Write out all the data again, exactly as it stands.
--
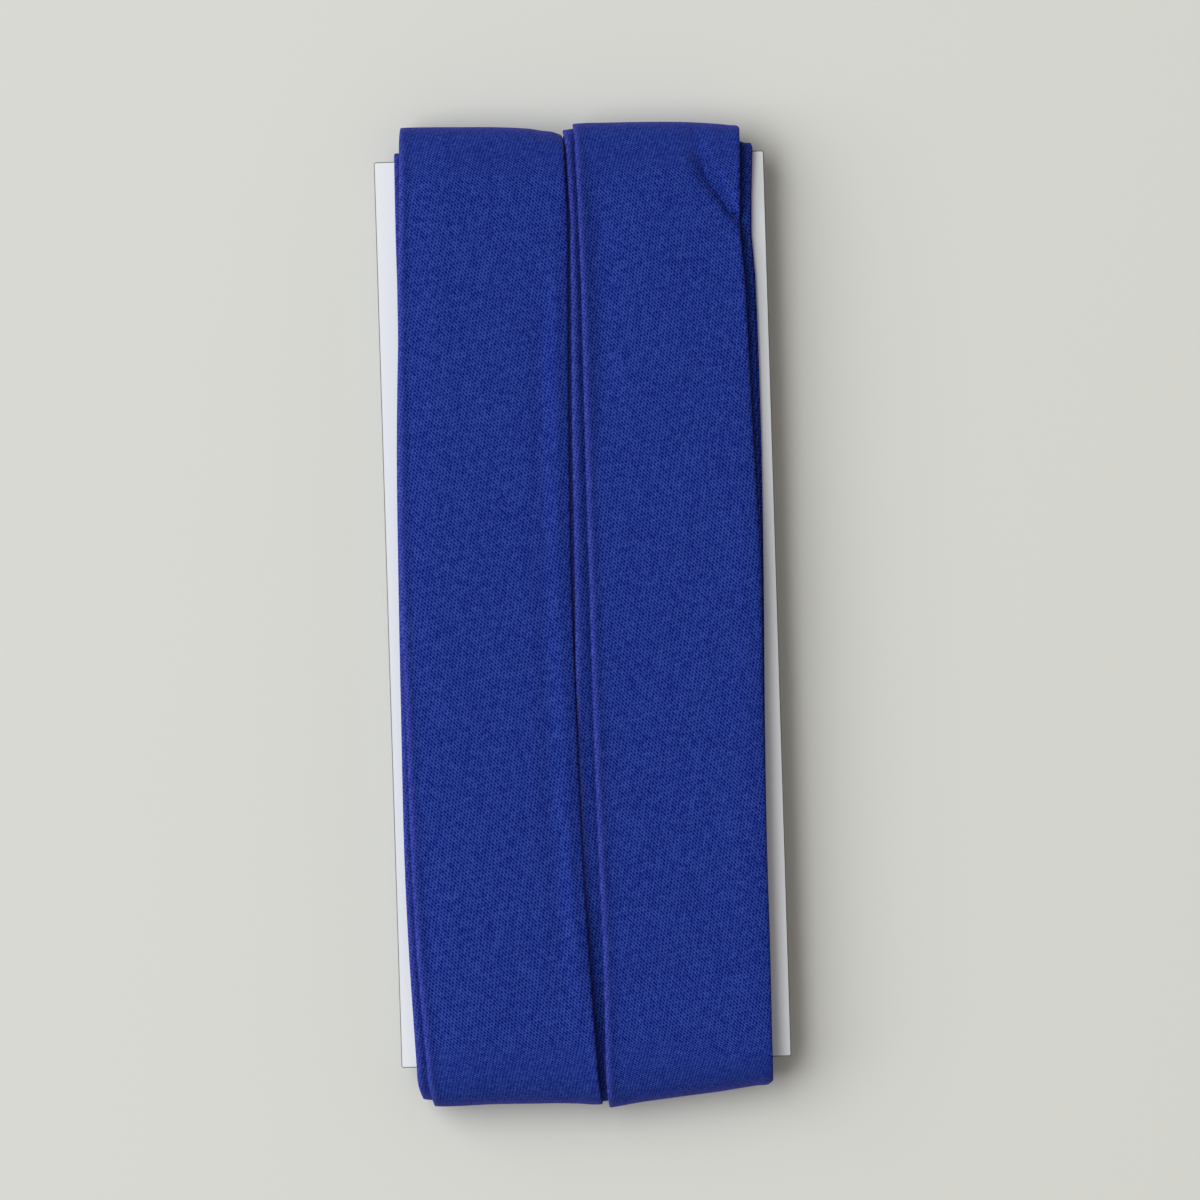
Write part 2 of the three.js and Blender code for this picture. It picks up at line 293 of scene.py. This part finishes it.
def crease_depth(x, y):
    """How far the crease presses the cloth down at a point."""
    along = (CREASE_START.y - y) / (CREASE_START.y - CREASE_END.y)
    start, full, fading, gone = CREASE_FADE.values()
    if not start < along < gone:
        return 0.0
    line = CREASE_END - CREASE_START
    aside = ((x - CREASE_START.x) * line.y - (y - CREASE_START.y) * line.x) / line.length
    width = between(CREASE_WIDTH_START, CREASE_WIDTH_END, smooth(along))
    if aside < 0:
        width *= CREASE_STEEP
    fade = smooth((along - start) / (full - start)) * (1 - smooth((along - fading) / (gone - fading)))
    trough = CREASE_DEPTH * math.exp(-(aside / width) ** 2)
    if aside < 0:
        trough -= CREASE_LIP * math.exp(-((-aside / width - CREASE_LIP_PLACE) / CREASE_LIP_SPREAD) ** 2)
    return fade * trough


def bead(from_edge):
    """The rounded swell just inside a folded edge, as a share of its full height."""
    spread = BEAD_RISE if from_edge < BEAD_PLACE else BEAD_FALL
    return math.exp(-((from_edge - BEAD_PLACE) / spread) ** 2)


def pressed(column, level, x, y):
    """How far the edges of the turn above press the cloth down at a point."""
    if level == TOP:
        return 0.0
    left, right = edges_at(column, level + 1, y)
    outside = min(abs(x - left), abs(x - right))
    return PRESS_DEPTH[column] * math.exp(-(outside / PRESS_WIDTH) ** 2)


def relief(column, level, edges, x, y):
    """How far the cloth of a front turn stands above or below its flat height."""
    left, right = edges
    across = (x - left) / (right - left)
    height = BEAD_LEFT * bead(x - left) + BEAD_RIGHT * bead(right - x)
    for band in RELIEF:
        if band["column"] == column and level <= band["highest"]:
            fade = smooth((y - band["start"]) / RELIEF_FADE) * smooth((band["end"] - y) / RELIEF_FADE)
            spread = band["before"] if across < band["across"] else band["after"]
            height += band["height"] * fade * math.exp(-((across - band["across"]) / spread) ** 2)
    if column == "right":
        height -= crease_depth(x, y)
    return height * ((level - 0.5) / (TOP - 0.5)) ** RELIEF_POWER - pressed(column, level, x, y)


def shares_across():
    """The places of the points across the seen ply, as shares of its width."""
    shares = [0.0]
    for band in ACROSS_STEPS:
        start = shares[-1]
        count = round((band["up_to"] - start) / band["step"])
        shares += [between(start, band["up_to"], (i + 1) / count) for i in range(count)]
    return shares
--
* Exercise response
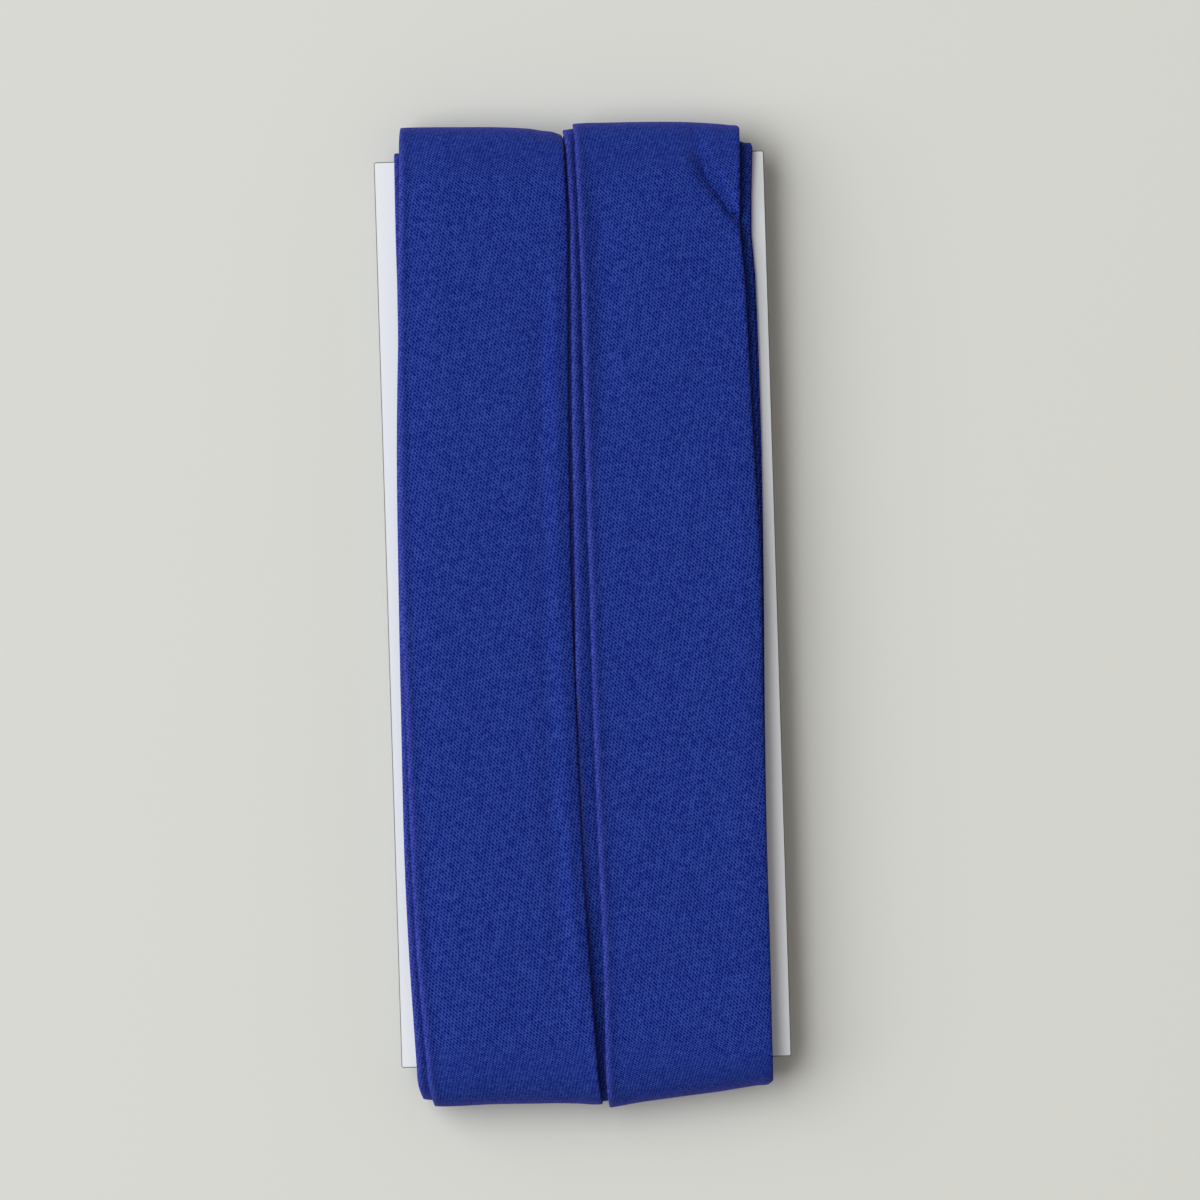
Write part 2 of the three.js and Blender code for this picture. It picks up at line 293 of scene.py. This part finishes it.
def crease_depth(x, y):
    """How far the crease presses the cloth down at a point."""
    along = (CREASE_START.y - y) / (CREASE_START.y - CREASE_END.y)
    start, full, fading, gone = CREASE_FADE.values()
    if not start < along < gone:
        return 0.0
    line = CREASE_END - CREASE_START
    aside = ((x - CREASE_START.x) * line.y - (y - CREASE_START.y) * line.x) / line.length
    width = between(CREASE_WIDTH_START, CREASE_WIDTH_END, smooth(along))
    if aside < 0:
        width *= CREASE_STEEP
    fade = smooth((along - start) / (full - start)) * (1 - smooth((along - fading) / (gone - fading)))
    trough = CREASE_DEPTH * math.exp(-(aside / width) ** 2)
    if aside < 0:
        trough -= CREASE_LIP * math.exp(-((-aside / width - CREASE_LIP_PLACE) / CREASE_LIP_SPREAD) ** 2)
    return fade * trough


def bead(from_edge):
    """The rounded swell just inside a folded edge, as a share of its full height."""
    spread = BEAD_RISE if from_edge < BEAD_PLACE else BEAD_FALL
    return math.exp(-((from_edge - BEAD_PLACE) / spread) ** 2)


def pressed(column, level, x, y):
    """How far the edges of the turn above press the cloth down at a point."""
    if level == TOP:
        return 0.0
    left, right = edges_at(column, level + 1, y)
    outside = min(abs(x - left), abs(x - right))
    return PRESS_DEPTH[column] * math.exp(-(outside / PRESS_WIDTH) ** 2)


def relief(column, level, edges, x, y):
    """How far the cloth of a front turn stands above or below its flat height."""
    left, right = edges
    across = (x - left) / (right - left)
    height = BEAD_LEFT * bead(x - left) + BEAD_RIGHT * bead(right - x)
    for band in RELIEF:
        if band["column"] == column and level <= band["highest"]:
            fade = smooth((y - band["start"]) / RELIEF_FADE) * smooth((band["end"] - y) / RELIEF_FADE)
            spread = band["before"] if across < band["across"] else band["after"]
            height += band["height"] * fade * math.exp(-((across - band["across"]) / spread) ** 2)
    if column == "right":
        height -= crease_depth(x, y)
    return height * ((level - 0.5) / (TOP - 0.5)) ** RELIEF_POWER - pressed(column, level, x, y)


def shares_across():
    """The places of the points across the seen ply, as shares of its width."""
    shares = [0.0]
    for band in ACROSS_STEPS:
        start = shares[-1]
        count = round((band["up_to"] - start) / band["step"])
        shares += [between(start, band["up_to"], (i + 1) / count) for i in range(count)]
    return shares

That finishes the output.